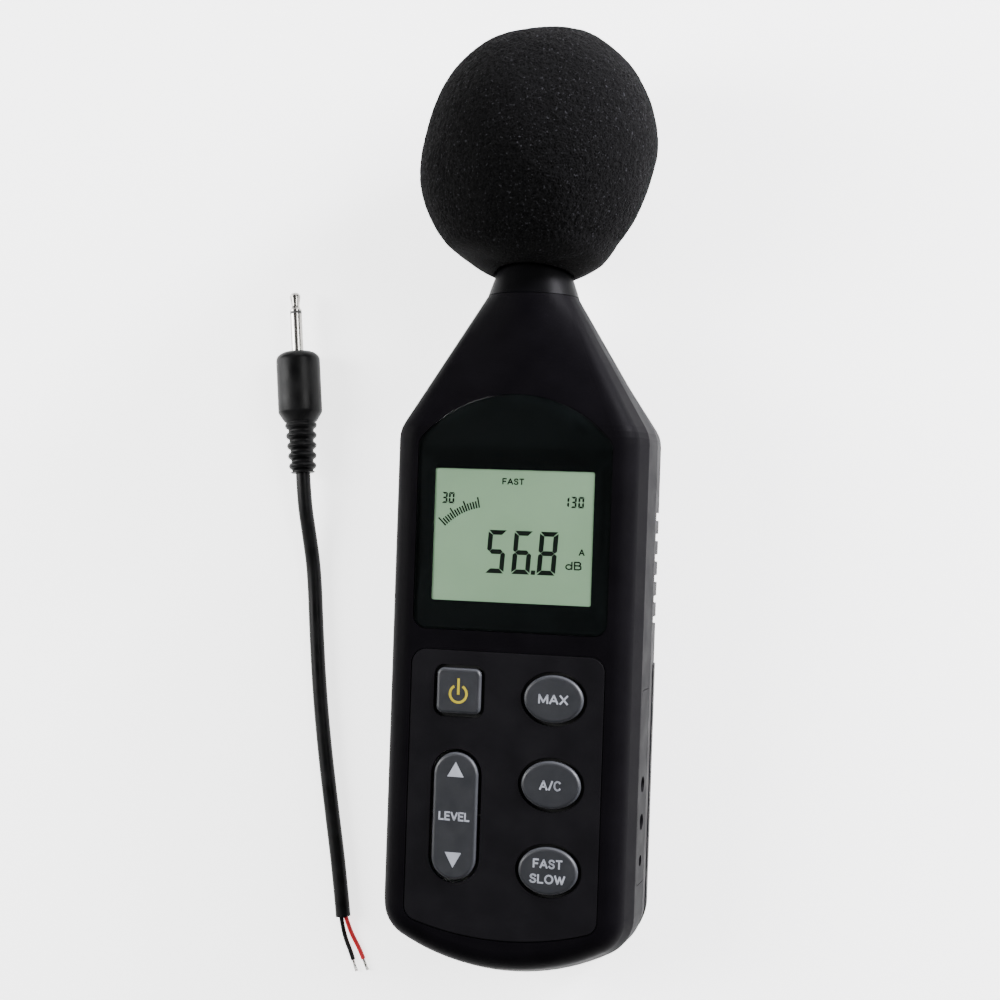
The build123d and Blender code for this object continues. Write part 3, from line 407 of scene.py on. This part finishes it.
slots = {entry["node"]: entry["material_slot"] for entry in frame["record"]["subparts"]}
for name, node in nodes.items():
    for index in range(len(node.data.materials)):
        node.data.materials[index] = FINISHES[slots[name]]
wear(jacket, FINISHES["cord_rubber"])


# ------------------------------------------------------------------ lettering and symbols
PRINT = 0.03


def print_piece(name, outlines, body, material, z):
    """Printing as thin raised shapes: each outline is a convex polygon in the meter's x and y."""
    verts, faces = [], []
    for outline in outlines:
        count, first = len(outline), len(verts)
        verts += [at(x, y, z) for x, y in outline] + [at(x, y, z + PRINT) for x, y in outline]
        faces.append([first + count + index for index in range(count)])
        faces.append([first + index for index in reversed(range(count))])
        for index in range(count):
            after = (index + 1) % count
            faces.append([first + index, first + after, first + count + after, first + count + index])
    piece = mesh_piece(name, verts, faces, body, smooth=False)
    wear(piece, material)
    return piece


def round_stroke(first, last, step):
    """Points round a circle one high, at every so many degrees between two angles."""
    angles = [radians(degrees) for degrees in range(first, last, step)]
    return [(0.5 + 0.5 * cos(angle), 0.5 + 0.5 * sin(angle)) for angle in angles]


# Plain sans letters as strokes in a box one high: width, then lines of points
BOWL = round_stroke(0, 361, 24)
LETTERS = {
    "A": (0.80, [[(0, 0), (0.5, 1), (1, 0)], [(0.18, 0.32), (0.82, 0.32)]]),
    "B": (0.62, [
        [(0, 0), (0, 1), (0.65, 1), (0.9, 0.88), (0.9, 0.66), (0.65, 0.53), (0, 0.53)],
        [(0.65, 0.53), (1, 0.4), (1, 0.13), (0.7, 0), (0, 0)],
    ]),
    "C": (0.74, [round_stroke(42, 320, 23)]),
    "E": (0.58, [[(1, 0), (0, 0), (0, 1), (1, 1)], [(0, 0.52), (0.88, 0.52)]]),
    "F": (0.56, [[(0, 0), (0, 1), (1, 1)], [(0, 0.5), (0.85, 0.5)]]),
    "L": (0.54, [[(0, 1), (0, 0), (1, 0)]]),
    "M": (0.86, [[(0, 0), (0, 1), (0.5, 0.12), (1, 1), (1, 0)]]),
    "O": (0.84, [BOWL]),
    "S": (0.62, [[
        (0.96, 0.8), (0.8, 0.95), (0.5, 1), (0.2, 0.95), (0.05, 0.76), (0.18, 0.6), (0.5, 0.52),
        (0.82, 0.44), (0.97, 0.25), (0.82, 0.06), (0.5, 0), (0.18, 0.05), (0, 0.22),
    ]]),
    "T": (0.66, [[(0, 1), (1, 1)], [(0.5, 1), (0.5, 0)]]),
    "V": (0.76, [[(0, 1), (0.5, 0), (1, 1)]]),
    "W": (1.06, [[(0, 1), (0.27, 0), (0.5, 0.9), (0.73, 0), (1, 1)]]),
    "X": (0.74, [[(0, 0), (1, 1)], [(0, 1), (1, 0)]]),
    "/": (0.36, [[(0, 0), (1, 1)]]),
    "d": (0.58, [[(1, 0), (1, 1)], [(x, y * 0.64) for x, y in BOWL]]),
}
LETTER_GAP = 0.27


def stroke_quads(points, half):
    """Each run between two points as a bar, made a little longer so that the corners close."""
    quads = []
    for first, second in zip(points, points[1:]):
        a, b = Vector(first), Vector(second)
        way = (b - a).normalized()
        side = Vector((-way.y, way.x)) * half
        a, b = a - way * half * 0.6, b + way * half * 0.6
        quads.append([tuple(a - side), tuple(b - side), tuple(b + side), tuple(a + side)])
    return quads


def word_quads(words, spot, size, stroke):
    """A word with its middle at a spot, as long and high as the size, in strokes that wide."""
    length = sum(LETTERS[letter][0] for letter in words) + LETTER_GAP * (len(words) - 1)
    across, tall = (size[0] - stroke) / length, size[1] - stroke
    x, quads = -length / 2, []
    for letter in words:
        width, lines = LETTERS[letter]
        for line in lines:
            placed = [(spot[0] + (x + u * width) * across, spot[1] + (v - 0.5) * tall) for u, v in line]
            quads += stroke_quads(placed, stroke / 2)
        x += width + LETTER_GAP
    return quads


def ring_quads(centre, inner, outer, start_angle, end_angle, count):
    """A flat arc as convex quads."""
    quads = []
    for step in range(count):
        first, last = [start_angle + (end_angle - start_angle) * (step + end) / count for end in (0, 1)]
        corners = ((inner, first), (outer, first), (outer, last), (inner, last))
        quads.append([
            (centre[0] + radius * cos(angle), centre[1] + radius * sin(angle)) for radius, angle in corners
        ])
    return quads


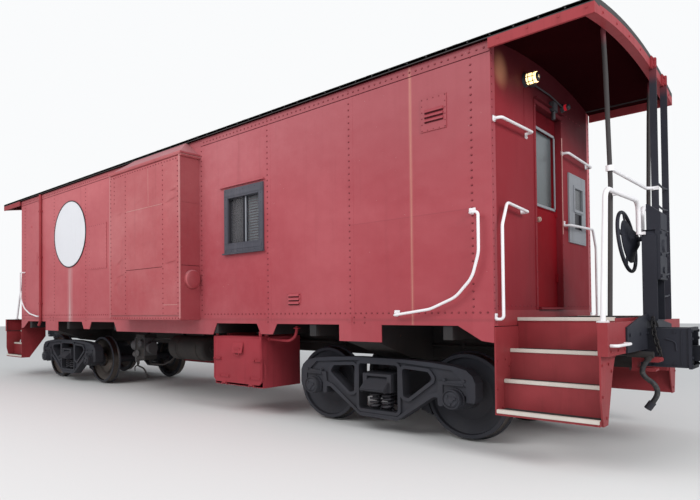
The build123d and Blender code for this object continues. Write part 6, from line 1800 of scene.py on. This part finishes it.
# %% Feet of the irons and railings
SIDE_FEET = ((4.756, 2.170), (3.985, 1.275))
END_FEET = ((-1.325, 2.955), (-0.600, 2.955), (0.400, 2.975), (1.225, 2.975), (-0.740, 2.225), (0.440, 2.225),
            (-1.338, 1.237), (1.338, 1.237))
irons = bmesh.new()
for x, z in SIDE_FEET:
    block(irons, (x, SIDE - 0.004, z), (0.060, 0.010, 0.045), soft=0.003)
    hexes(irons, [((x + dx, SIDE - 0.009, z), OUT) for dx in (-0.017, 0.017)], 0.009, 0.009, washer=False)
for y, z in END_FEET:
    block(irons, (END + 0.004, y, z), (0.010, 0.050, 0.050), soft=0.003)
    hexes(irons, [((END + 0.009, y, z + dz), FRONT) for dz in (-0.014, 0.014)], 0.008, 0.008, washer=False)
settle("grab_iron_feet", irons, rail_white, twin=True)

RAILING_X, RAILING_Y, FLANGE_Z = 5.705, 1.165, 1.196
feet = bmesh.new()
for y in (-RAILING_Y, RAILING_Y):
    rod(feet, (RAILING_X, y, FLANGE_Z - 0.0105), (RAILING_X, y, FLANGE_Z), 0.046, 24)
    bolts_round(feet, Vector((RAILING_X, y, FLANGE_Z)), 0.034, (0.5, 2.6, 4.7), 0.007, 0.006)
settle("railing_feet", feet, rail_white, twin=True)

# %% [markdown]
# On the exact parts some faces wear another finish than the rest: the wheels' treads are bare steel, the
# roof's underside is painted near black as the shade under the eave, the end sill's back is painted black
# as the shade under the platform, and the recess in the plate beside the door is painted black as shade. A
# rule on a face's middle and the way it looks picks them, and they get a second material slot.

# %% Second finishes on exact parts
TREAD_Y, TREAD_RADIUS = (0.712, 0.808), 0.4155
SILL_BACK, RECESS = 5.7215, 4.9395


def faces_of(node, finish, chosen):
    """Gives the faces that fit a rule a second material."""
    node.data.materials.append(finish)
    slot = len(node.material_slots) - 1
    place = node.matrix_world
    count = 0
    for face in node.data.polygons:
        if chosen(place @ face.center, (place.to_3x3() @ face.normal).normalized()):
            face.material_index = slot
            count += 1
    print(node.name, "faces with a second finish:", count)


def is_tread(axle_x):
    """The rule for the running surface of the wheels on one axle."""
    return lambda at, way: (TREAD_Y[0] < abs(at.y) < TREAD_Y[1]
                            and math.hypot(at.x - axle_x, at.z - WHEEL_Z) > TREAD_RADIUS)


for name, node in nodes.items():
    if name.startswith("wheelset"):
        faces_of(node, worn_tread, is_tread(AXLES[f"axle_{name[-1]}"]))
    if name == "roof":
        faces_of(node, soffit_red, lambda at, way: way.z < -0.3)
    # The end sill's back is painted black: painted shade under the platform.
    if name.startswith("end_sill"):
        faces_of(node, under_black, lambda at, way: abs(at.x) < SILL_BACK)
    # The recess in the plate is painted black as shade.
    if name == "end_window_plates":
        faces_of(node, frame_black, lambda at, way: abs(at.x) < RECESS and abs(way.x) > 0.5)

----

> **INSTRUCTIONS TO FOLLOW**
Lines from the beginning of the data above through the line containing "return [(0.5 +" are to be returned exactly, and no others.

> **RESPONSE TO THE TASK**
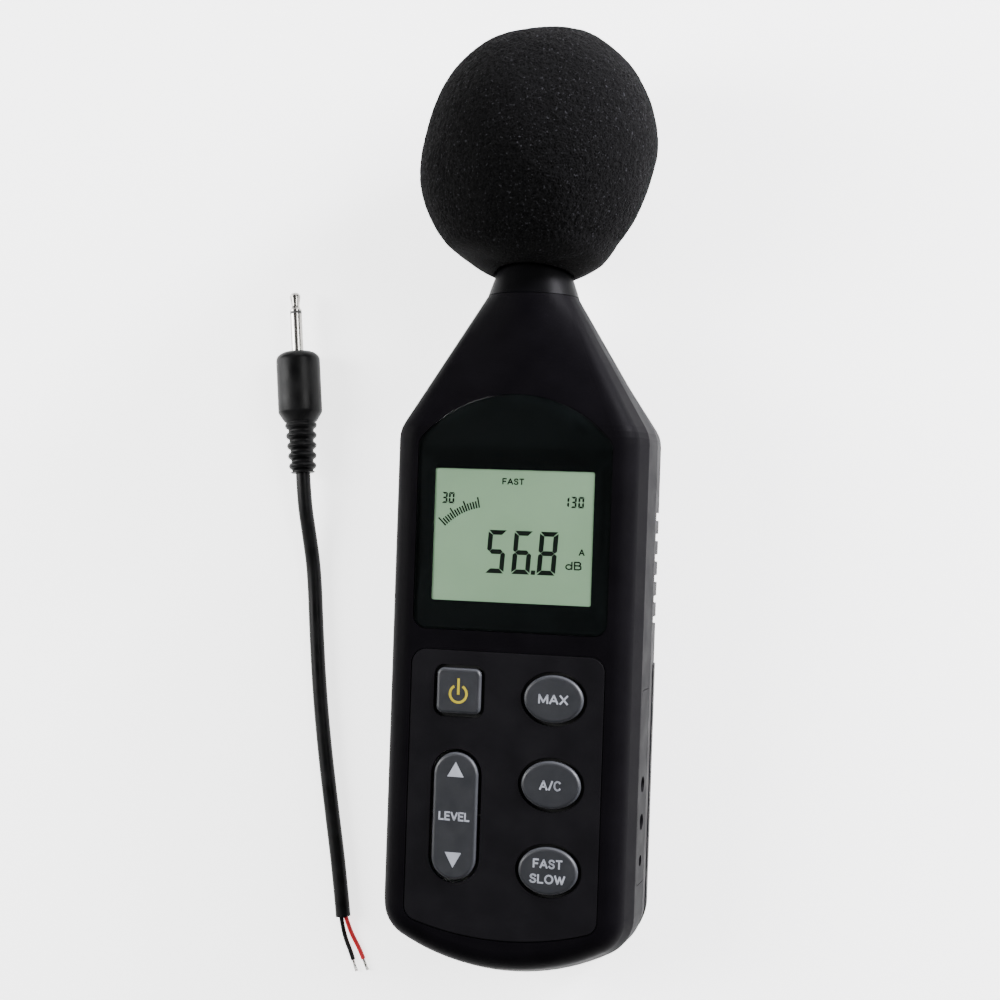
The build123d and Blender code for this object continues. Write part 3, from line 407 of scene.py on. This part finishes it.
slots = {entry["node"]: entry["material_slot"] for entry in frame["record"]["subparts"]}
for name, node in nodes.items():
    for index in range(len(node.data.materials)):
        node.data.materials[index] = FINISHES[slots[name]]
wear(jacket, FINISHES["cord_rubber"])


# ------------------------------------------------------------------ lettering and symbols
PRINT = 0.03


def print_piece(name, outlines, body, material, z):
    """Printing as thin raised shapes: each outline is a convex polygon in the meter's x and y."""
    verts, faces = [], []
    for outline in outlines:
        count, first = len(outline), len(verts)
        verts += [at(x, y, z) for x, y in outline] + [at(x, y, z + PRINT) for x, y in outline]
        faces.append([first + count + index for index in range(count)])
        faces.append([first + index for index in reversed(range(count))])
        for index in range(count):
            after = (index + 1) % count
            faces.append([first + index, first + after, first + count + after, first + count + index])
    piece = mesh_piece(name, verts, faces, body, smooth=False)
    wear(piece, material)
    return piece


def round_stroke(first, last, step):
    """Points round a circle one high, at every so many degrees between two angles."""
    angles = [radians(degrees) for degrees in range(first, last, step)]
    return [(0.5 + 0.5 * cos(angle), 0.5 + 0.5 * sin(angle)) for angle in angles]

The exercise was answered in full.